## Short problem
Every line that holds the string "picks" is to be identified and copied.

## start

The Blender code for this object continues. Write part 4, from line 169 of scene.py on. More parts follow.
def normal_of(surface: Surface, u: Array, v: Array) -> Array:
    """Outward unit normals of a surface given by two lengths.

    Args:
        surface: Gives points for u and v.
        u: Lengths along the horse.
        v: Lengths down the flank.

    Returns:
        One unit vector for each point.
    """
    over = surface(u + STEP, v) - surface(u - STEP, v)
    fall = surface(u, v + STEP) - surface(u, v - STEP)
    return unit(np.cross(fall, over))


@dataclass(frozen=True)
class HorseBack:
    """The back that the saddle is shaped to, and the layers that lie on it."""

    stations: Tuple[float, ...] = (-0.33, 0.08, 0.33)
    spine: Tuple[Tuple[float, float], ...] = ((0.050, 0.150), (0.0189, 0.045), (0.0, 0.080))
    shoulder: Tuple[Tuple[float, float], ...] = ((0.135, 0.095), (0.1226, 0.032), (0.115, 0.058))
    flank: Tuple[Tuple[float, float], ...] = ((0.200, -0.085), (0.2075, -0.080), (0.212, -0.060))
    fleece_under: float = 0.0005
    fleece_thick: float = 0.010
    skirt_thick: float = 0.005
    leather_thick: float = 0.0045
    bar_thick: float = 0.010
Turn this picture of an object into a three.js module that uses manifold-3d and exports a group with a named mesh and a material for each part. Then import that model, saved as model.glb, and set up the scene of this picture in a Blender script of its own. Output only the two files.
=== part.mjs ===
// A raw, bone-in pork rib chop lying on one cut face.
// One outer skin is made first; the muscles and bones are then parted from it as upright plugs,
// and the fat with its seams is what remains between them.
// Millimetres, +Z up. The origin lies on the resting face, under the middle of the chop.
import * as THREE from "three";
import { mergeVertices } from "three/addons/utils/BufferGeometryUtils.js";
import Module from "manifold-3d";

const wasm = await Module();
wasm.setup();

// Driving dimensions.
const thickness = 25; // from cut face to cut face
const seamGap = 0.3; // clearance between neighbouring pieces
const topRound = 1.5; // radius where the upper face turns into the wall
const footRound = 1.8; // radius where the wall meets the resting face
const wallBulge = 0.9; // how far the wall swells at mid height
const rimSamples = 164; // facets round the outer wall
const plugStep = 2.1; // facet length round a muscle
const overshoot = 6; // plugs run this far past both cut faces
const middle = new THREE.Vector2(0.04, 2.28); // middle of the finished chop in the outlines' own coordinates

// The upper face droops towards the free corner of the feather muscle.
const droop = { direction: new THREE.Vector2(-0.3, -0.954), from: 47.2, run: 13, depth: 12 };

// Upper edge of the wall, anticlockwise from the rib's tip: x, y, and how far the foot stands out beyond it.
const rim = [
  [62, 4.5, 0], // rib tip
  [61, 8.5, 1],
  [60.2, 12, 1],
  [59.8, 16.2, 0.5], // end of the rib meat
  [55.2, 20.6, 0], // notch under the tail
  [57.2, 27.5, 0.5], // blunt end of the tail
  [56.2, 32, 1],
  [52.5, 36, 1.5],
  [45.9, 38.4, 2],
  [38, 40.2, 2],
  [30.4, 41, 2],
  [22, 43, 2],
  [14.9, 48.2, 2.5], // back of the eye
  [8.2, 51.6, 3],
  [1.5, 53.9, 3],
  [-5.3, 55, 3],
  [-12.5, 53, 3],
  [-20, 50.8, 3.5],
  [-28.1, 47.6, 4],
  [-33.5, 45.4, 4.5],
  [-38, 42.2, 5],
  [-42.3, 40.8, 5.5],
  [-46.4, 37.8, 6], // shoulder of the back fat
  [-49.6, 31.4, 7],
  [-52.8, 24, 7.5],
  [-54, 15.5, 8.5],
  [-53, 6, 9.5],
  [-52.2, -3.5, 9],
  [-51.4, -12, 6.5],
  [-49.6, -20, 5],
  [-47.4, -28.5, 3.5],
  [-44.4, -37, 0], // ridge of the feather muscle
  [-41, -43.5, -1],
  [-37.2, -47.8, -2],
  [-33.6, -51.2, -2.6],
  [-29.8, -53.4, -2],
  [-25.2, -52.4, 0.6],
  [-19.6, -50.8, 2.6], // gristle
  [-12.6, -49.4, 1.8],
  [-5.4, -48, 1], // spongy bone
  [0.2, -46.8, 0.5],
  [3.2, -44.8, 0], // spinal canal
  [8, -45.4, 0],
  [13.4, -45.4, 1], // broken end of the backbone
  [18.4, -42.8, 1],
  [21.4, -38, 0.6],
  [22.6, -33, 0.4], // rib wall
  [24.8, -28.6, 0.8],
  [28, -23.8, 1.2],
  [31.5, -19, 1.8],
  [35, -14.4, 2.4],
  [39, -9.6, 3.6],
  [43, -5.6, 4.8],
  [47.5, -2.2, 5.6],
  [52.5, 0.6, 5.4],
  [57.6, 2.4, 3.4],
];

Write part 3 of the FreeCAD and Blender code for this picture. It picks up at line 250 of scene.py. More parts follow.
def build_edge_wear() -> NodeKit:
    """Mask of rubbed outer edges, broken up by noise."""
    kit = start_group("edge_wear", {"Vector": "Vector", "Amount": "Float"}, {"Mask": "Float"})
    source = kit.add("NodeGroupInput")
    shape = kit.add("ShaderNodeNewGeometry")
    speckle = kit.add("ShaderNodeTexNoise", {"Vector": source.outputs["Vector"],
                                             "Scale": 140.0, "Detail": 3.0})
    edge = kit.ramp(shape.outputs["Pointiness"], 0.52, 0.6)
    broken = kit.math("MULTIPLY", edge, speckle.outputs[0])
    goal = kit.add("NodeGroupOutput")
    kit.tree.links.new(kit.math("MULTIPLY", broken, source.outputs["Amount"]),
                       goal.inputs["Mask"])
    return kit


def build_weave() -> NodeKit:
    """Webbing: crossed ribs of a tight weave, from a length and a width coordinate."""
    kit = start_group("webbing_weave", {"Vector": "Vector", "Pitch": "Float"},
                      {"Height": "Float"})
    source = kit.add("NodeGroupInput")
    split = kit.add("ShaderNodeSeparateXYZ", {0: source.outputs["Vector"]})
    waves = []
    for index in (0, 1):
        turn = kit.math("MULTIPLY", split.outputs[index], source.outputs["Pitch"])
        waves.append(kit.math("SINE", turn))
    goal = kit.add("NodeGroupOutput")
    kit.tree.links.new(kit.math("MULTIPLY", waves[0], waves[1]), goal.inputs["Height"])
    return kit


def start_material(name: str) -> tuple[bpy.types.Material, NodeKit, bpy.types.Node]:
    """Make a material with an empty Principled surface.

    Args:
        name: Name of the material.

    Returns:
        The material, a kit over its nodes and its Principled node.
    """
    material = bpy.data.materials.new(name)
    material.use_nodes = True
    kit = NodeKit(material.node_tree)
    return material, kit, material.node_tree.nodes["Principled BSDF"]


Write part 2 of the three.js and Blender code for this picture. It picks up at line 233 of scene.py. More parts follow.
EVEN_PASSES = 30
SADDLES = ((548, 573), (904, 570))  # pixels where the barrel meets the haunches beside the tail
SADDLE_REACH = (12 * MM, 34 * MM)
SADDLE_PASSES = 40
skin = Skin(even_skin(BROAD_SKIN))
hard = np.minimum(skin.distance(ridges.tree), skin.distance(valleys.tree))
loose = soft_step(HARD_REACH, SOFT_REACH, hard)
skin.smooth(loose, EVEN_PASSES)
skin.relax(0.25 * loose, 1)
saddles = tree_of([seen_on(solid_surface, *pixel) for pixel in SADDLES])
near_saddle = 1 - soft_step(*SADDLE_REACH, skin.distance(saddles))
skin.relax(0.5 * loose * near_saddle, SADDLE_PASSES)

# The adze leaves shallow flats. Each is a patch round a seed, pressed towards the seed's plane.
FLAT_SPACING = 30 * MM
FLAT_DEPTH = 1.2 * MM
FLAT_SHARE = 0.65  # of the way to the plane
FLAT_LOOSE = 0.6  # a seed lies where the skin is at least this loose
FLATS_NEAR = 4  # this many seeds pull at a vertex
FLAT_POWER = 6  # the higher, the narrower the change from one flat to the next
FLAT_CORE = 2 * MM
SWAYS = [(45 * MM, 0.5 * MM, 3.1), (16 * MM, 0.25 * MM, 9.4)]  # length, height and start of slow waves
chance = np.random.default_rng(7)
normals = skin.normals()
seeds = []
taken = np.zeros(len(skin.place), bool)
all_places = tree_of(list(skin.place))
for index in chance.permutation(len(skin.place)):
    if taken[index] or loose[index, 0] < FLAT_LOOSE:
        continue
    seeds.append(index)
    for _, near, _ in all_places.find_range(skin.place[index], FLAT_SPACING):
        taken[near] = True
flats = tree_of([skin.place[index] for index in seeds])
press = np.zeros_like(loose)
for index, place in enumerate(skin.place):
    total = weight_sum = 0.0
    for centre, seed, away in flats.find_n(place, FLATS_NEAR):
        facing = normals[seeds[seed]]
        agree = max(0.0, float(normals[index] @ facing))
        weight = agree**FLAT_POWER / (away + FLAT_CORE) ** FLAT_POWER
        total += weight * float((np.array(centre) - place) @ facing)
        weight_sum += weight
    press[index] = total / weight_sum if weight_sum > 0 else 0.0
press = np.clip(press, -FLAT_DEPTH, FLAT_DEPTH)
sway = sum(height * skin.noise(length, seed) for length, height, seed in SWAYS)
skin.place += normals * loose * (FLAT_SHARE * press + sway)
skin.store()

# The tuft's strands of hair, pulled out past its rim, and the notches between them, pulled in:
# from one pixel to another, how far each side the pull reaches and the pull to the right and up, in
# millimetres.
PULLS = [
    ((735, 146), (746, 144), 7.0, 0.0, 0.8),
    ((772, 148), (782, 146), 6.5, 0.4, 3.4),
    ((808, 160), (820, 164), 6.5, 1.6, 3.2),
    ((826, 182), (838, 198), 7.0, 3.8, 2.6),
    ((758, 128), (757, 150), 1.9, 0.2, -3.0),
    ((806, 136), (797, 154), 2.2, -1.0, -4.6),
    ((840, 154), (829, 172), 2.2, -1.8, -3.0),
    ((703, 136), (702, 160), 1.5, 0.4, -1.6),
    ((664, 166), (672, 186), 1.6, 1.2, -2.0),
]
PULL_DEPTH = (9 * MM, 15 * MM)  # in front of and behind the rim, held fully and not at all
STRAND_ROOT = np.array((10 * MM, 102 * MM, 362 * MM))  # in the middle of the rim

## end

## Output for this task
Write part 3 of the FreeCAD and Blender code for this picture. It picks up at line 250 of scene.py. More parts follow.
Write part 2 of the three.js and Blender code for this picture. It picks up at line 233 of scene.py. More parts follow.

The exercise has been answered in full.